>>>>

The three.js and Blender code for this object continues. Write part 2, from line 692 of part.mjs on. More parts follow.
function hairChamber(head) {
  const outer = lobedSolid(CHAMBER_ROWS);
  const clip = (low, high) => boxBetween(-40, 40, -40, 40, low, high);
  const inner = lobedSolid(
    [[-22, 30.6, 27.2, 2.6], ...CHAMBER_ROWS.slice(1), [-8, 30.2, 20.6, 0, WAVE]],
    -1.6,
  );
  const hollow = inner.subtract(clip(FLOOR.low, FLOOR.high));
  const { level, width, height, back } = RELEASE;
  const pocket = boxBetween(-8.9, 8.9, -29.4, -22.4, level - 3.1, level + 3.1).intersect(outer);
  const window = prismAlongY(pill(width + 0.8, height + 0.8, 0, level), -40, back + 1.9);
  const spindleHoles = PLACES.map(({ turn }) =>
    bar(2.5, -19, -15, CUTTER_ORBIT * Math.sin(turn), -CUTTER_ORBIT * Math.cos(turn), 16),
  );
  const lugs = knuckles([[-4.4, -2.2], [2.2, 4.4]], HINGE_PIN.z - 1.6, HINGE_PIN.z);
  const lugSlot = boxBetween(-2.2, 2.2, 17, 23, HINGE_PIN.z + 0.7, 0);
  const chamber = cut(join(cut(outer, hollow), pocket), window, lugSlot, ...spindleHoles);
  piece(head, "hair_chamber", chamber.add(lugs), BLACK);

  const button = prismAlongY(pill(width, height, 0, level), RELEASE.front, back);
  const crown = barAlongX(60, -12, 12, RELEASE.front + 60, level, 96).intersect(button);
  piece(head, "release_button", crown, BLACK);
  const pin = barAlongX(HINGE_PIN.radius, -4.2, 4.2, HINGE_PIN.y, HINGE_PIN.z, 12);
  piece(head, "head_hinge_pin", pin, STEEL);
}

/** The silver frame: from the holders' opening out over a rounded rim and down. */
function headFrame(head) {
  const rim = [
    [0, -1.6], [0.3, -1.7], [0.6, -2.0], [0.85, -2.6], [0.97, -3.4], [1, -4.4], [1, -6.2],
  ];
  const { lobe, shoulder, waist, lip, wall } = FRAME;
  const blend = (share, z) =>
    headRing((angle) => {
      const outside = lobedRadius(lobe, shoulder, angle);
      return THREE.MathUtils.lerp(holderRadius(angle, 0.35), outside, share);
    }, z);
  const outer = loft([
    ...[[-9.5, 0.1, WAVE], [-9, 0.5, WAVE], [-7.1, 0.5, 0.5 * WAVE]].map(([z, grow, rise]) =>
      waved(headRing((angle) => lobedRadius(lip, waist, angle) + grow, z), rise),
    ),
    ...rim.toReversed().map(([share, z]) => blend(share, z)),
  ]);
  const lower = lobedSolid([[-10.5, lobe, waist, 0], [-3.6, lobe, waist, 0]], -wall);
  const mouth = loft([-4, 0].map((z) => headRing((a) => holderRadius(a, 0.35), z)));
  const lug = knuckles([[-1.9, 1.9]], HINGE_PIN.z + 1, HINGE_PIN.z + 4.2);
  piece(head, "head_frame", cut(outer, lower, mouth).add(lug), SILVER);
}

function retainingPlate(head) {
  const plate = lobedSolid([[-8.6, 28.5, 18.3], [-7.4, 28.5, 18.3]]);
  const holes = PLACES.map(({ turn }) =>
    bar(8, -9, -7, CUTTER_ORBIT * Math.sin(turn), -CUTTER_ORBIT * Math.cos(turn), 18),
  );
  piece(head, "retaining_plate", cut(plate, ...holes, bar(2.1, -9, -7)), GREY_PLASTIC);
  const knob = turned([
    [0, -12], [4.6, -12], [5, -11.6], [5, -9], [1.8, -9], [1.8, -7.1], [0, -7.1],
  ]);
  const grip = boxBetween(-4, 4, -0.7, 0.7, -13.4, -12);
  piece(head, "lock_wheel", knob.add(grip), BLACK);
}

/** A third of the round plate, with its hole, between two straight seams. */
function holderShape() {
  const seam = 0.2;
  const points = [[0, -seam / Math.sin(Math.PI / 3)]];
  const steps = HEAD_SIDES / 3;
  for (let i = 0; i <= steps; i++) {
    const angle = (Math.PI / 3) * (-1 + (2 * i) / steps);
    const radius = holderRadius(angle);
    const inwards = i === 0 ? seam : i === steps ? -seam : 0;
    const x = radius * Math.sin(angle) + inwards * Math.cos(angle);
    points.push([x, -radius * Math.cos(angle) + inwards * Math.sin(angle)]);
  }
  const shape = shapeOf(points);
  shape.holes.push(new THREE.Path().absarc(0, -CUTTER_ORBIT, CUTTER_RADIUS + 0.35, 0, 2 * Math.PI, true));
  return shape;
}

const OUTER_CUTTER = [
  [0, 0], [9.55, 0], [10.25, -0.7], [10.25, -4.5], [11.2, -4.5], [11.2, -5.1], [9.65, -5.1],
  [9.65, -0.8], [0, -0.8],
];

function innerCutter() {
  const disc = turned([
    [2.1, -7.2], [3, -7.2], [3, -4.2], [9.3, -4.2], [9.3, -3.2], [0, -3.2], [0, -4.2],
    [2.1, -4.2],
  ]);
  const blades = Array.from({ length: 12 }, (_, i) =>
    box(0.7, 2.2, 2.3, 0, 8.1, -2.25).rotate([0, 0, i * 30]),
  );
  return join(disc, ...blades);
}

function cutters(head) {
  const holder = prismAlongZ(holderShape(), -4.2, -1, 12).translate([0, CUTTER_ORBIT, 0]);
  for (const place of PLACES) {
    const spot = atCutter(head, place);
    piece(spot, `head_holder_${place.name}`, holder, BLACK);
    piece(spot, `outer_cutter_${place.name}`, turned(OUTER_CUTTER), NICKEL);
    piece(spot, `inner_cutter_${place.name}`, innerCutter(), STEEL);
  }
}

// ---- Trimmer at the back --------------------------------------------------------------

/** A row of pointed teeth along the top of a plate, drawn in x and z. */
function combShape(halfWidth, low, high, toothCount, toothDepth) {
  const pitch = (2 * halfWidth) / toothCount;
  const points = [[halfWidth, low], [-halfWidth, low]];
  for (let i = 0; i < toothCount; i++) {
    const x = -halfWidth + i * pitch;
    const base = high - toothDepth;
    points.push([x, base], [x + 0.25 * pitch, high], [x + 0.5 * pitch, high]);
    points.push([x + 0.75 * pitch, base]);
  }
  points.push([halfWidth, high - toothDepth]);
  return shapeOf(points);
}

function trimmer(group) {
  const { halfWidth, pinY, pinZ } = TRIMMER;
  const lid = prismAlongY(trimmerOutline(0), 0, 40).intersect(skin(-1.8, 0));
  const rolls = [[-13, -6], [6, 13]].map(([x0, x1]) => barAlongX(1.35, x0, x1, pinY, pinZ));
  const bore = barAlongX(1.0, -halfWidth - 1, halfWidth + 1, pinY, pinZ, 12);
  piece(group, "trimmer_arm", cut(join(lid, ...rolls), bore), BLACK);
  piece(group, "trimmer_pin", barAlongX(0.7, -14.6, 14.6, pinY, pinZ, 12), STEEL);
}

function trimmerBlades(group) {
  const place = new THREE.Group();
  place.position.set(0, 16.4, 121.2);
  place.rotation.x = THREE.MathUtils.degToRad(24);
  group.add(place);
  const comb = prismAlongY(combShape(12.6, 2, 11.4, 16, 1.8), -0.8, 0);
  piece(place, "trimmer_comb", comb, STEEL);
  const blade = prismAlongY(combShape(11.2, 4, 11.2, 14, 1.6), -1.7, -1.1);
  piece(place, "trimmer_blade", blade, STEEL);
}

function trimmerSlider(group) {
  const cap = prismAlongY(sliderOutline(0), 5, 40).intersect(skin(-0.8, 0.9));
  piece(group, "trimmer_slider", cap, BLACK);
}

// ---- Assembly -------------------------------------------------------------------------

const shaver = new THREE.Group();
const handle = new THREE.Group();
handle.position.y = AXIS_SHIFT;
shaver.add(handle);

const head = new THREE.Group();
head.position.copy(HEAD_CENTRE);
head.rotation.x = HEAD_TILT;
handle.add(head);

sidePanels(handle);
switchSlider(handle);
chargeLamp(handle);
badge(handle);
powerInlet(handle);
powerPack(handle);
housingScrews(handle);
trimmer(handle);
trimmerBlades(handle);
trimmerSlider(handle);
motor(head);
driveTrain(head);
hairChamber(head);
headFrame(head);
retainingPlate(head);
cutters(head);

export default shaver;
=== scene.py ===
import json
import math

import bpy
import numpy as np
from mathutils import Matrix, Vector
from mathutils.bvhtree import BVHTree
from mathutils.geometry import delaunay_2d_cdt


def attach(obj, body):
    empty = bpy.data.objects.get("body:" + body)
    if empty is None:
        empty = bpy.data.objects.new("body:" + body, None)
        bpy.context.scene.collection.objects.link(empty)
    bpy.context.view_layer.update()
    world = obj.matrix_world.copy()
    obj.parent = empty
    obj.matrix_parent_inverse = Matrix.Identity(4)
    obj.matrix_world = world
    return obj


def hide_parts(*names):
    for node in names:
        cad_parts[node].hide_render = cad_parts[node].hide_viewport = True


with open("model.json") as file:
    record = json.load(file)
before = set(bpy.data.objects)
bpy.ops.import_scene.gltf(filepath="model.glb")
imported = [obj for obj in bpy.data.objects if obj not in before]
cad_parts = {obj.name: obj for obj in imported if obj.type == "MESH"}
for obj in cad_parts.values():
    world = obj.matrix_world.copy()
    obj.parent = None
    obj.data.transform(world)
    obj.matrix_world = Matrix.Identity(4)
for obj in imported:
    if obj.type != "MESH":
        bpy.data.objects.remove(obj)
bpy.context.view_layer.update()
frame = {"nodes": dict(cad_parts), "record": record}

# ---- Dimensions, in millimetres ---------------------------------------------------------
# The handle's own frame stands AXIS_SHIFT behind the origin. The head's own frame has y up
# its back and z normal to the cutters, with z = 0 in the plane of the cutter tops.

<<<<

◆ Stated goal ◆
Which lines contain "imported"? Show each of them.

◆ Expected output ◆
imported = [obj for obj in bpy.data.objects if obj not in before]
cad_parts = {obj.name: obj for obj in imported if obj.type == "MESH"}
for obj in imported:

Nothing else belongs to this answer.